## EXERCISE GOAL
The lines to return are those from the one containing "hinge and height." down to the one containing "for node in", inclusive; return them exactly and nothing else.

## DATA EXCERPT
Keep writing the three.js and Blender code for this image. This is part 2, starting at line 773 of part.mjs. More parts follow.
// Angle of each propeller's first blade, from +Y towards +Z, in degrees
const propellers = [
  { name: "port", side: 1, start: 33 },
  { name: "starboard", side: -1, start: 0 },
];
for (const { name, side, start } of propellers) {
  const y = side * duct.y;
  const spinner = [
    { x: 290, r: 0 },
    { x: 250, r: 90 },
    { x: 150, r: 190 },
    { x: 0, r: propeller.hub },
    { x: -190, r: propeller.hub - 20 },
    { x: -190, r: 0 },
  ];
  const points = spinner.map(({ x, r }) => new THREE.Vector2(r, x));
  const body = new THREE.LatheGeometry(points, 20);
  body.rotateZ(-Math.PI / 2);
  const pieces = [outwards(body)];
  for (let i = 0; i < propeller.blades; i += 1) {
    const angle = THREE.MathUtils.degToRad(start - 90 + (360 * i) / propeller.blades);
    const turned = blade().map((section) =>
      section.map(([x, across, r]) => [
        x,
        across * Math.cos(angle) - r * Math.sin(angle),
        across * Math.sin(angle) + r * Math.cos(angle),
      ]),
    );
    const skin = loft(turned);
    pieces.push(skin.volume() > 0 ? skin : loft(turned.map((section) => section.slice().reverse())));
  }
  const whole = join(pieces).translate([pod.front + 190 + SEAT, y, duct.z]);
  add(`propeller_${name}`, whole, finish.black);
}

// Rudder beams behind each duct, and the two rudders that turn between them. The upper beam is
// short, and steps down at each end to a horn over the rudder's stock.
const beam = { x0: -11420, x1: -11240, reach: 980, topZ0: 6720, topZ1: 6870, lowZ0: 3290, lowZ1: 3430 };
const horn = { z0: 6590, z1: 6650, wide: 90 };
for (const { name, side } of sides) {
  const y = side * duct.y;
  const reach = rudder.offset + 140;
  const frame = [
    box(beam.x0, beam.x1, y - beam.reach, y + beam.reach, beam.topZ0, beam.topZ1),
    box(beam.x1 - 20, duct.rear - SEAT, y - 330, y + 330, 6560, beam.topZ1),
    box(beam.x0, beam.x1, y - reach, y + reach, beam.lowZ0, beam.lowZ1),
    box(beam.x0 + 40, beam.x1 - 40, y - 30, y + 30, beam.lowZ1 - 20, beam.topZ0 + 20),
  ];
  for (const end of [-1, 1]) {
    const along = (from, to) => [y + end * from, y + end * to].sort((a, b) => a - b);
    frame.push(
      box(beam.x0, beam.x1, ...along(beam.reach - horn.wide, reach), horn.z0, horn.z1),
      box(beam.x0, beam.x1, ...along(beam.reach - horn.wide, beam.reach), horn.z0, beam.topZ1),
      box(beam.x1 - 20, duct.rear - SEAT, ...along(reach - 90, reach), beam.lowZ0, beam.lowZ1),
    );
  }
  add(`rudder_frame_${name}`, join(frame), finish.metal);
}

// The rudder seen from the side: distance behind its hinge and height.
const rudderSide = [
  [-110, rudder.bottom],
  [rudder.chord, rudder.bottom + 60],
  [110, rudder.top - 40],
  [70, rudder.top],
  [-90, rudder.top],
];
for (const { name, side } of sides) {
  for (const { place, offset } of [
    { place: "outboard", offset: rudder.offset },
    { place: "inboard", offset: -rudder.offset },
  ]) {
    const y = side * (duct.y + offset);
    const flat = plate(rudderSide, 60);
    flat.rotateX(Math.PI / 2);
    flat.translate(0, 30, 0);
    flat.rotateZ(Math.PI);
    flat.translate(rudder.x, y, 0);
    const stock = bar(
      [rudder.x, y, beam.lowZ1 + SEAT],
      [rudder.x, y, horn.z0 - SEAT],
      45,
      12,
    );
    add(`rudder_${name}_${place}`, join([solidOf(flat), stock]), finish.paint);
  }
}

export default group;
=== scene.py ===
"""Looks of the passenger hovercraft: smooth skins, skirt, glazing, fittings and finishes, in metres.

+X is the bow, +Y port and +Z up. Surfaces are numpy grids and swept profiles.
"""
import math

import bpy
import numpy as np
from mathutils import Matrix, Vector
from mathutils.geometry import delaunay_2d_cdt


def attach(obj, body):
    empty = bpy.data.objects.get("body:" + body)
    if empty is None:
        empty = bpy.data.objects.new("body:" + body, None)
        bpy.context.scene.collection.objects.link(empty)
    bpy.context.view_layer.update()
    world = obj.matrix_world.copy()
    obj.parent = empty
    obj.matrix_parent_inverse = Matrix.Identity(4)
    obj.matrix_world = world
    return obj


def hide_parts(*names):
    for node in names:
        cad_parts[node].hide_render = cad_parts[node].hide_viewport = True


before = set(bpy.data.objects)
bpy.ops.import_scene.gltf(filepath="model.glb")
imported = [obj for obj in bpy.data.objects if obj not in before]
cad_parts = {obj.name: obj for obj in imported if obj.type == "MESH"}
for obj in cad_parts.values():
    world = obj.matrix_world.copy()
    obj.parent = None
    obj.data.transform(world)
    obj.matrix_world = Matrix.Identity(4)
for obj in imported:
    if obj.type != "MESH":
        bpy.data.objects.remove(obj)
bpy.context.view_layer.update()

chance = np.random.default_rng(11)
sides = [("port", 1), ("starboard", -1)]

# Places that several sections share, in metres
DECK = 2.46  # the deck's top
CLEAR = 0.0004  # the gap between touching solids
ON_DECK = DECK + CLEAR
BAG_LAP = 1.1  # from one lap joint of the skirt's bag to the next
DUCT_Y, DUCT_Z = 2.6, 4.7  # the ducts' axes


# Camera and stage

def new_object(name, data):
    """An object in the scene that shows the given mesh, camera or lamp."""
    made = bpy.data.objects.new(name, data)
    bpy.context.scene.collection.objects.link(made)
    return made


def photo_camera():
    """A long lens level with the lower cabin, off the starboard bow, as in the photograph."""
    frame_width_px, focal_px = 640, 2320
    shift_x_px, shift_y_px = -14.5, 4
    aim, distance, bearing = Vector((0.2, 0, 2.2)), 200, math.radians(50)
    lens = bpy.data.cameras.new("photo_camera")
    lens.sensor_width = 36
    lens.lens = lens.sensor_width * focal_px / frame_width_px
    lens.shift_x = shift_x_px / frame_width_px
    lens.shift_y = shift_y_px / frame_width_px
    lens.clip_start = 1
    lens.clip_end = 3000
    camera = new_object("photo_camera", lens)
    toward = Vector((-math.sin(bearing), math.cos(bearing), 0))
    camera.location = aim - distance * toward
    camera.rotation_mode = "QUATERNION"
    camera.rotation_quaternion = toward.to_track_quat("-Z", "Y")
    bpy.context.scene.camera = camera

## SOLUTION
// The rudder seen from the side: distance behind its hinge and height.
const rudderSide = [
  [-110, rudder.bottom],
  [rudder.chord, rudder.bottom + 60],
  [110, rudder.top - 40],
  [70, rudder.top],
  [-90, rudder.top],
];
for (const { name, side } of sides) {
  for (const { place, offset } of [
    { place: "outboard", offset: rudder.offset },
    { place: "inboard", offset: -rudder.offset },
  ]) {
    const y = side * (duct.y + offset);
    const flat = plate(rudderSide, 60);
    flat.rotateX(Math.PI / 2);
    flat.translate(0, 30, 0);
    flat.rotateZ(Math.PI);
    flat.translate(rudder.x, y, 0);
    const stock = bar(
      [rudder.x, y, beam.lowZ1 + SEAT],
      [rudder.x, y, horn.z0 - SEAT],
      45,
      12,
    );
    add(`rudder_${name}_${place}`, join([solidOf(flat), stock]), finish.paint);
  }
}

export default group;
=== scene.py ===
"""Looks of the passenger hovercraft: smooth skins, skirt, glazing, fittings and finishes, in metres.

+X is the bow, +Y port and +Z up. Surfaces are numpy grids and swept profiles.
"""
import math

import bpy
import numpy as np
from mathutils import Matrix, Vector
from mathutils.geometry import delaunay_2d_cdt


def attach(obj, body):
    empty = bpy.data.objects.get("body:" + body)
    if empty is None:
        empty = bpy.data.objects.new("body:" + body, None)
        bpy.context.scene.collection.objects.link(empty)
    bpy.context.view_layer.update()
    world = obj.matrix_world.copy()
    obj.parent = empty
    obj.matrix_parent_inverse = Matrix.Identity(4)
    obj.matrix_world = world
    return obj


def hide_parts(*names):
    for node in names:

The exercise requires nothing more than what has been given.